START SUPPLIED DATA
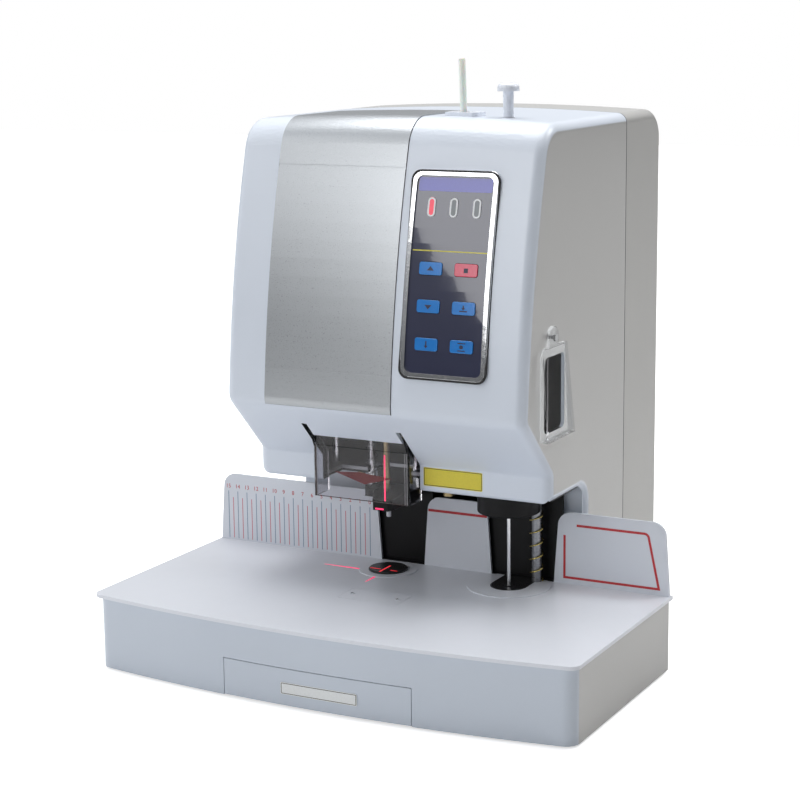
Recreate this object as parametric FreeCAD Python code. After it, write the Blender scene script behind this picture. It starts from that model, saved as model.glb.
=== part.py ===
# Desk machine that drills a stack of papers and closes a plastic rivet in it with heat.
# Millimetres. Origin: on the desk, under the middle of the whole machine.
# +X is the operator's right, -Y is the operator's side, +Z is up.
import FreeCAD, Part
import math
import os

from FreeCAD import Vector

os.makedirs("parts", exist_ok=True)

X_AXIS = Vector(1, 0, 0)
Y_AXIS = Vector(0, 1, 0)
Z_AXIS = Vector(0, 0, 1)

# Fits and general allowances
running_clearance = 0.05
loose_clearance = 0.15
seam_gap = 0.4
overrun = 5.0
pick_tolerance = 0.5
straight_share = 0.001
quarter_turn = 90

# Table, with the plane of the fence and the line on which both stations stand
table_width = 446.0
table_side_front = 184.6
table_bow = 17.5
table_top = 67.0
table_thickness = 3.0
table_corner_radius = 9.0
table_back_margin = 2.5
fence_plane = 16.0
fence_thickness = 2.5
table_back = fence_plane + fence_thickness + table_back_margin
station_offset = 28.0
station_line = fence_plane - station_offset

# Row of units across the head, from the left: drill, its lift motor, tube cutter, press
drill_x = -30.0
drill_screw_offset = 35.0
drill_screw_x = drill_x + drill_screw_offset
lift_gearbox_radius = 19.5
cutter_left_gap = 1.5
cutter_left = drill_screw_x + lift_gearbox_radius + cutter_left_gap
cutter_left_reach = 22.0
inlet_x = cutter_left + cutter_left_reach
cutter_right_reach = 15.0
cutter_right = inlet_x + cutter_right_reach
cutter_right_gap = 4.5
press_x = cutter_right + cutter_right_gap + lift_gearbox_radius
press_block_radius = 26.8
post_offset = 16.0
post_x = press_x + post_offset
ram_plate_overhang = 12.5
ram_plate_left = press_x - ram_plate_overhang
ram_plate_right = post_x + ram_plate_overhang
cheek_clearance = 5.5
cheek_inner = ram_plate_right + cheek_clearance
cheek_margin = 19.0
head_half_width = cheek_inner + cheek_margin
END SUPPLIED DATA
• _TASK DESCRIPTION_: Print the material above once more, exactly.

• _TASK RESULT_:
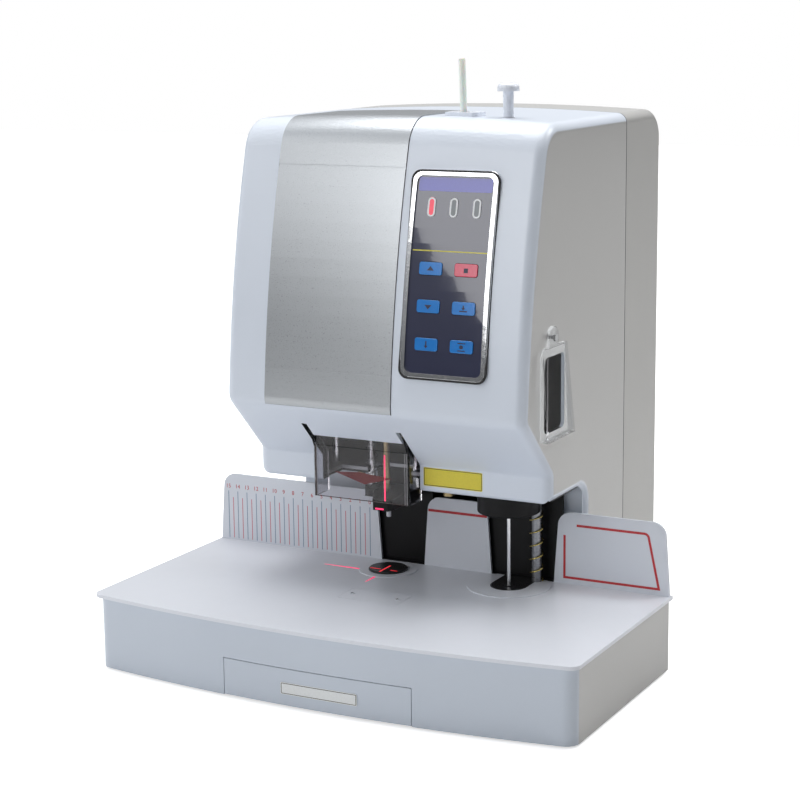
Recreate this object as parametric FreeCAD Python code. After it, write the Blender scene script behind this picture. It starts from that model, saved as model.glb.
=== part.py ===
# Desk machine that drills a stack of papers and closes a plastic rivet in it with heat.
# Millimetres. Origin: on the desk, under the middle of the whole machine.
# +X is the operator's right, -Y is the operator's side, +Z is up.
import FreeCAD, Part
import math
import os

from FreeCAD import Vector

os.makedirs("parts", exist_ok=True)

X_AXIS = Vector(1, 0, 0)
Y_AXIS = Vector(0, 1, 0)
Z_AXIS = Vector(0, 0, 1)

# Fits and general allowances
running_clearance = 0.05
loose_clearance = 0.15
seam_gap = 0.4
overrun = 5.0
pick_tolerance = 0.5
straight_share = 0.001
quarter_turn = 90

# Table, with the plane of the fence and the line on which both stations stand
table_width = 446.0
table_side_front = 184.6
table_bow = 17.5
table_top = 67.0
table_thickness = 3.0
table_corner_radius = 9.0
table_back_margin = 2.5
fence_plane = 16.0
fence_thickness = 2.5
table_back = fence_plane + fence_thickness + table_back_margin
station_offset = 28.0
station_line = fence_plane - station_offset

# Row of units across the head, from the left: drill, its lift motor, tube cutter, press
drill_x = -30.0
drill_screw_offset = 35.0
drill_screw_x = drill_x + drill_screw_offset
lift_gearbox_radius = 19.5
cutter_left_gap = 1.5
cutter_left = drill_screw_x + lift_gearbox_radius + cutter_left_gap
cutter_left_reach = 22.0
inlet_x = cutter_left + cutter_left_reach
cutter_right_reach = 15.0
cutter_right = inlet_x + cutter_right_reach
cutter_right_gap = 4.5
press_x = cutter_right + cutter_right_gap + lift_gearbox_radius
press_block_radius = 26.8
post_offset = 16.0
post_x = press_x + post_offset
ram_plate_overhang = 12.5
ram_plate_left = press_x - ram_plate_overhang
ram_plate_right = post_x + ram_plate_overhang
cheek_clearance = 5.5
cheek_inner = ram_plate_right + cheek_clearance
cheek_margin = 19.0
head_half_width = cheek_inner + cheek_margin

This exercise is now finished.